Specifying hyperparameter ranges for plugin optimizers

Plugin optimizers are also supported. They can be enabled with the -opt/--optimizer flag. Either the name of the optimizer (or its file path) can be specified as argument. The format is slightly different for plugin optimizers. Below are some examples:

--hyperparam=lr=0:1:10:urla
--hyperparam=lr=0:5:l
--hp=lr=5:5:10:alu

The general format is [min range]:[max range]:{array length}:{flags}, where {array length} and {flags} are optional arguments. The following flags are supported:

  1. {u}: whether or not to constrain hyperparameters to [min range]:[max range] (default is constrained).
  2. {r}: whether to initialize hyperparameters with random value between [min range]:[max range] or right in the middle (default is nonrandom).
  3. {l}: whether to use log scaling for the hyperparameter (default is nonlog).
  4. {a}: whether the hyperparameter is a numpy array or a scalar. If the hyperparameter is a numpy array, then the {array length} field must be present as well (default is scalar).

In addition, the python script whose hyperparameters are being optimized must contain a line with the fitness printed to stdout as shown below. For hyperparameters whose contents are numpy arrays, they must be loaded using the fs_tracker.get_artifact function call as shown below:

from studio import fs_tracker

lr = np.load(fs_tracker.get_artifact('lr'))

print "fitness: %s" % np.sum(lr)

Cloud workers

Waiting till your local machine runs all experiments one after another can be time consuming. Fortunately, we can outsource the compute to Google Cloud or Amazon EC2. Please refer to this page for setup instructions; all the custom hardware configuration options can be applied to the hyperparameter search as well.

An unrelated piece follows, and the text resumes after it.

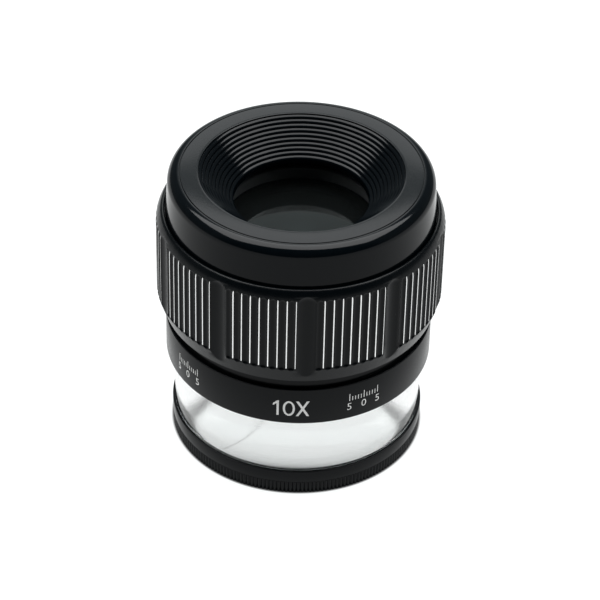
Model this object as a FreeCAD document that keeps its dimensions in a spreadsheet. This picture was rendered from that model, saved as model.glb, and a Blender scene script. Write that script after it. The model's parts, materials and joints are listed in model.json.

studio run --hyperparam=lr=0.01:0.01:0.1 --metric=val_loss:min --cloud=gcloud --num-workers=4 train_mnist_keras.py

will spin up 4 cloud workers, connect the to the queue and run experiments in parallel. Beware of spinning up too many workers - if a worker starts up and finds that everything in the queue is done, it will (for now) listen to the queue indefinitely waiting for the work, and won't shut down automatically.